Profile: Dr. Mike Mabry
A longtime physician with MSU's John C. Longest Student Health Center, Dr. Mike Mabry sees practicing medicine as his way of ministering to others. His job gives him the opportunity to treat people's health issues with his kind, gentle mannerthe approach to patient care reflects his personal value system, he says.
The Liberty native was raised as a Bulldog fan. His father's 1939 diploma hangs in his office near his own MSU undergraduate diploma and his University of Mississippi Medical Center M.D.
"My whole family loved Mississippi State, and I grew up being a State fan," Mabry says.

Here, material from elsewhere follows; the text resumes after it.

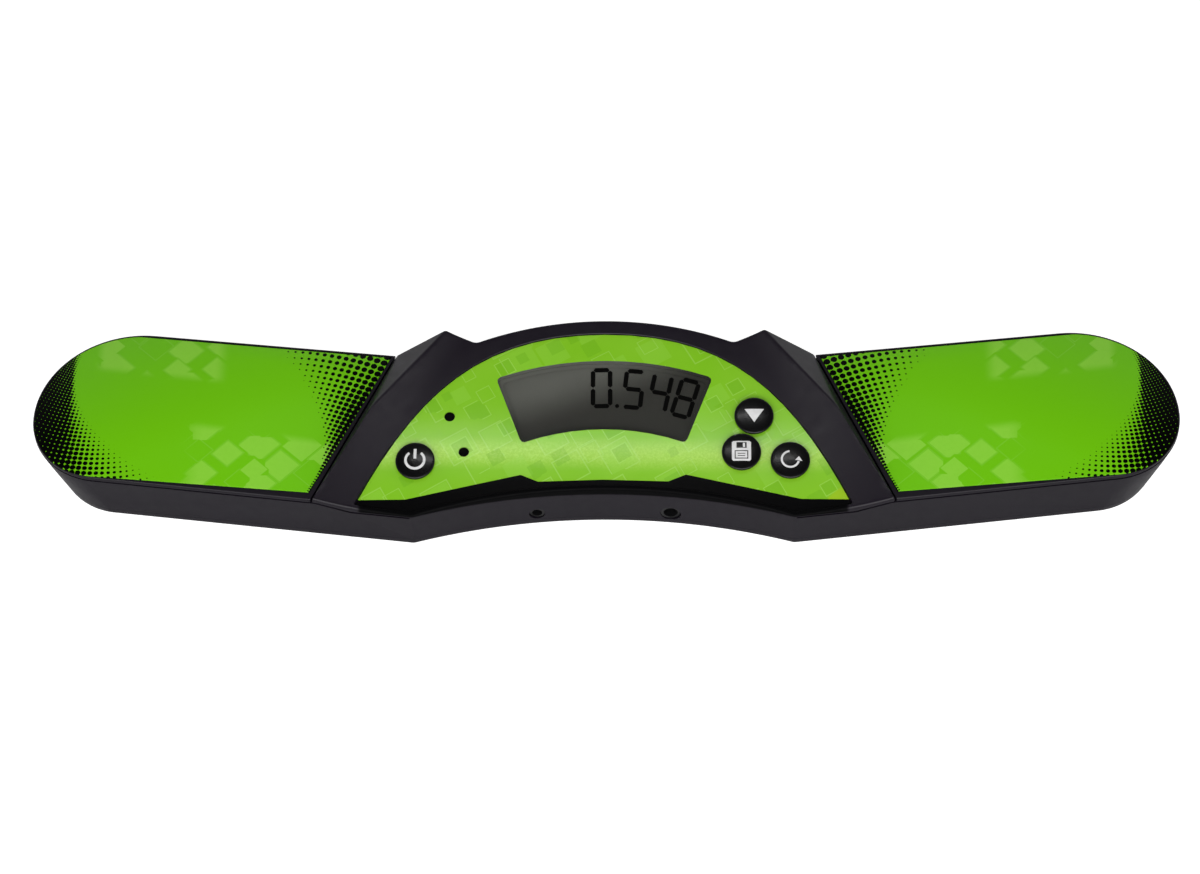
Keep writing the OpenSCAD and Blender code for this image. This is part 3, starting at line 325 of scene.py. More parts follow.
def tile(outer, holes, top, bottom, spacing=1.0):
    """A thin solid over a flat region, between two heights given as functions of (x, y)."""
    v, f = fill(outer, holes, spacing)
    n = len(v)
    verts = [(x, y, z) for (x, y), z in zip(v, top(v[:, 0], v[:, 1]))]
    verts += [(x, y, z) for (x, y), z in zip(v, bottom(v[:, 0], v[:, 1]))]
    faces = [tuple(t) for t in f] + [tuple(int(i) + n for i in t[::-1]) for t in f]
    count = {}
    for t in f:
        for a, b in ((t[0], t[1]), (t[1], t[2]), (t[2], t[0])):
            count[(a, b)] = count.get((a, b), 0) + 1
    faces += [(b, a, a + n, b + n) for (a, b) in count if (b, a) not in count]
    return verts, [tuple(int(i) for i in t) for t in faces]


def evaluated(o):
    deps = bpy.context.evaluated_depsgraph_get()
    return bpy.data.meshes.new_from_object(o.evaluated_get(deps))


# ---- materials ----


class Net:
    """A node tree, with sockets that take + - * / and numbers."""

    def __init__(self, name):
        self.mat = bpy.data.materials.new(name)
        self.mat.use_nodes = True
        self.nt = self.mat.node_tree
        self.nt.nodes.clear()
        out = self.nt.nodes.new("ShaderNodeOutputMaterial")
        self.bsdf = self.nt.nodes.new("ShaderNodeBsdfPrincipled")
        self.nt.links.new(self.bsdf.outputs[0], out.inputs[0])
        co = self.nt.nodes.new("ShaderNodeTexCoord").outputs["Object"]
        scaled = self.nt.nodes.new("ShaderNodeVectorMath")
        scaled.operation = "SCALE"
        self.nt.links.new(co, scaled.inputs[0])
        scaled.inputs["Scale"].default_value = 1000.0
        self.mm = scaled.outputs[0]
        sep = self.nt.nodes.new("ShaderNodeSeparateXYZ")
        self.nt.links.new(self.mm, sep.inputs[0])
        self.x, self.y, self.z = (S(self, sep.outputs[i]) for i in range(3))

    @classmethod
    def over(cls, mat):
        """The net of a material that is made already, to add to it."""
        n = cls.__new__(cls)
        n.mat, n.nt = mat, mat.node_tree
        n.bsdf = next(k for k in n.nt.nodes if k.type == "BSDF_PRINCIPLED")
        sep = next(k for k in n.nt.nodes if k.type == "SEPXYZ")
        n.x, n.y, n.z = (S(n, sep.outputs[i]) for i in range(3))
        return n

    def put(self, socket, v):
        if isinstance(v, S):
            v = v.s
        if isinstance(v, bpy.types.NodeSocket):
            self.nt.links.new(v, socket)
        else:
            socket.default_value = v

    def math(self, op, *args):
        n = self.nt.nodes.new("ShaderNodeMath")
        n.operation = op
        for i, a in enumerate(args):
            self.put(n.inputs[i], a)
        return S(self, n.outputs[0])

    def noise(self, scale, detail=3.0, rough=0.5):
        n = self.nt.nodes.new("ShaderNodeTexNoise")
        self.put(n.inputs["Vector"], self.mm)
        n.inputs["Scale"].default_value = scale
        n.inputs["Detail"].default_value = detail
        n.inputs["Roughness"].default_value = rough
        return S(self, n.outputs["Fac"])

    def step(self, v, lo, hi):
        n = self.nt.nodes.new("ShaderNodeMapRange")
        n.interpolation_type = "SMOOTHSTEP"
        for k, a in zip(("Value", "From Min", "From Max"), (v, lo, hi)):
            self.put(n.inputs[k], a)
        return S(self, n.outputs[0])

    def mix(self, fac, a, b):
        n = self.nt.nodes.new("ShaderNodeMix")
        n.data_type = "RGBA"
        self.put(n.inputs["Factor"], fac)
        self.put(n.inputs["A"], a)
        self.put(n.inputs["B"], b)
        return n.outputs["Result"]

    def bump(self, height, strength=0.2, distance=0.00005):
        n = self.nt.nodes.new("ShaderNodeBump")
        n.inputs["Strength"].default_value = strength
        n.inputs["Distance"].default_value = distance
        self.put(n.inputs["Height"], height)
        self.nt.links.new(n.outputs[0], self.bsdf.inputs["Normal"])

    def set(self, **kw):
        for k, v in kw.items():
            self.put(self.bsdf.inputs[k.replace("_", " ")], v)
        return self.mat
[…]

When he came to college, he thought he might try engineering, but instead he decided on pre-med. He said he could try it for a year and then easily change his major if pre-med didn't stick. But, as the doctor's distinguished career shows, it was the right choice.
After Mabry finished at MSU and UMC, he did a residency in family practice. It was during his third year that he had the opportunity to spend a month in a rotation he selectedworking under Dr. John C. Longest at Mississippi State. The experiences at MSU during Mabry's pre-med days and again during his family practice residency led him to conclude that MSU would be an ideal place to spend his career. Apparently, Longest agreed that Mabry and MSU were a good match because he offered Mabry the job of university physician in 1978.
"Dr. Longest had a big influence on me. He was a wonderful physician and a wonderful person to work with," Mabry said. Since Longest's retirement several years ago, Mabry said that Dr. Bob Collins is the only other person left on staff who has been at the health center longer than himself.
Mabry said Collins, his longtime colleague and friend, as well as Longest's successor as director, has also been a great leader, guiding the health center through transition and embracing modern innovations, such as electronic medical records.
But Mabry is quick to give credit to the No. 1 person responsible for his own successful and rewarding career. He says he would not have found success without the support and influence of his wife Debbie, to whom he's been married nearly 37 years.
Mabry says that even after years of experience, medicine is a practice that always brings new challenges. "I find that part of it very interesting," he says.
Most of all, he says he likes being able to help people and share in their life. "Hopefully, I can leave a positive impact," he added.
He says college students are especially fun patients to care for because most want to take care of themselves, which allows him to take a preventative health care approach.
"I always like to do things to help people help themselves," Mabry says.